The trade show application has real potential. Most recent years, I have been supporting a large corporate client with a number of individual business units. Their booth is typically 60-80' long x 30' wide with each unit displaying their own content. In a central area, I had been using Dave Jones Designs synchronizing 4 Pioneer DVD players (frame accurate). More recently, that changed to less screens and Mac mini's. With REDRAY, I foresee synchronizing the entire booth from one stack.
Of course, that means lower cost video walls too.

Best part is, it's easy to edit and make changes to the content in a 4 way split screen - then just transcode via REDcode software, load and show.
Have not had a chance to try it yet, but hopefully (hint, hint RED) we'll be set for that by the end of March…
 
I, too, think that RedRay has a lot of other applications than the current crop of 4k-"apple TVs" popping up.

.RED needs some kind of infrastructure to get the traction it probably deserves, though
 
Since I have yet to receive my RedRay -do u need Redray to play back .RED files or are there other players?

I believe Red's codec is one of their greatest untapped resources...
 
I was wondering about Odemax and Redray too recently... Bummer if there are no news on that front anymore... Now that we're finally starting to see 4K screens at decent prices, it should start to be useful.

Let's just hope they didn't abandon the project. Potential was great.
 
One could argue that any UHD/4K distribution model that required viewers to buy a $1,700 black box had a limited market. The viability of ODEMAX as the distribution entity was always an unknown. I would have been happy to see them prove themselves to the community (perhaps they still will), but, as others have noted, they have yet to do anything to inspire confidence.

Even if .RED, ODEMAX and current RedRay hardware are stillborn, I think RED provided the industry with an example of how one might distribute UHD/4K at quality levels capable of preserving enough picture quality to make it worth going beyond HD. At the risk of sounding pessimistic, the near term rollout of UHD/4K content delivery is likely to be so compression compromised that it threatens the core picture quality value proposition.

Is it RED's responsibility to not only make UHD/4K capable production gear but also manifest a legit UHD/4K distribution platform? Of course not. That said, waiting around for others to build out UHD/4K distribution ecosystems without even a roadmap might not have been appealing. I'm a pixel peeping UHD/4K wonk, and whether it's RED or someone else, we really do need a genuinely quality focused distribution avenue.

What appears all too likely to happen is that many viewer's initial experience with content labeled UHD or 4K will be a VERY compressed stream that looks indistinguishable from HD in common viewing scenarios. I'd hate to see UHD/4K fall into the same "meh" category as S3D has for most people. IMO, what was marketed as "3D" the last few years had virtually no chance to succeed in the marketplace because the display technology is still a couple generations away from looking "natural" enough. The CE companies pushed "3D" anyway in search of short term profits and may repeat that behavior by trying to convince consumers that severely compressed UHD/4K has lots more "awesome sauce" than slightly less compressed HD.

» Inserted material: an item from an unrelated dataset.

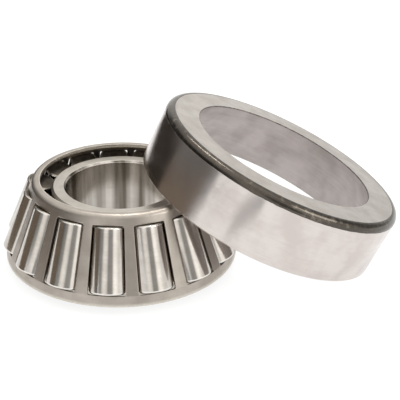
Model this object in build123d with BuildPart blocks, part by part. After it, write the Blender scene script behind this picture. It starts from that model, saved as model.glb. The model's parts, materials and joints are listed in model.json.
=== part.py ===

It's hard to find anyone interested in continued development of physical media based content distribution. Cable and satellite will likely ride UHD/4K to some degree, primarily for marketing purposes, and to extract every last nickel they can from sports content, but IP (web) delivery is seen as inevitable. That means the crux of the issue for delivering genuinely stunning imagery is either lots more bandwidth or exponential improvements in compression metrics. Beyond all that, one has to ask why the distributors would do anything that increases their costs when they are already revenue limited by their customer's price sensitivity. In other words, if the mass market is already paying as much as they can afford for the low quality crap they are getting where's the capitalist incentive to improve the product?

Cheers - #19
 
Ah man, I wish I knew you wanted one. I sent mine back to RED because I didn't need it yet.

Since I have yet to receive my RedRay -do u need Redray to play back .RED files or are there other players?

I believe Red's codec is one of their greatest untapped resources...

Exactly. Good to see 4k screens affordable but now the pipeline to feed us 4k content has dissipated.

I was wondering about Odemax and Redray too recently... Bummer if there are no news on that front anymore... Now that we're finally starting to see 4K screens at decent prices, it should start to be useful.

Let's just hope they didn't abandon the project. Potential was great.
 
Does that mean REDRAY is useless without this service?

Backwards I would argue. ODEMAX is useless without REDRAY and from what I heard last year about REDRAY, ODEMAX would by extension be in an untenable position. I don't see a lot of VCs leaping in to spend millions on a distribution network competing against Netflix, HBO, Amazon and Hulu.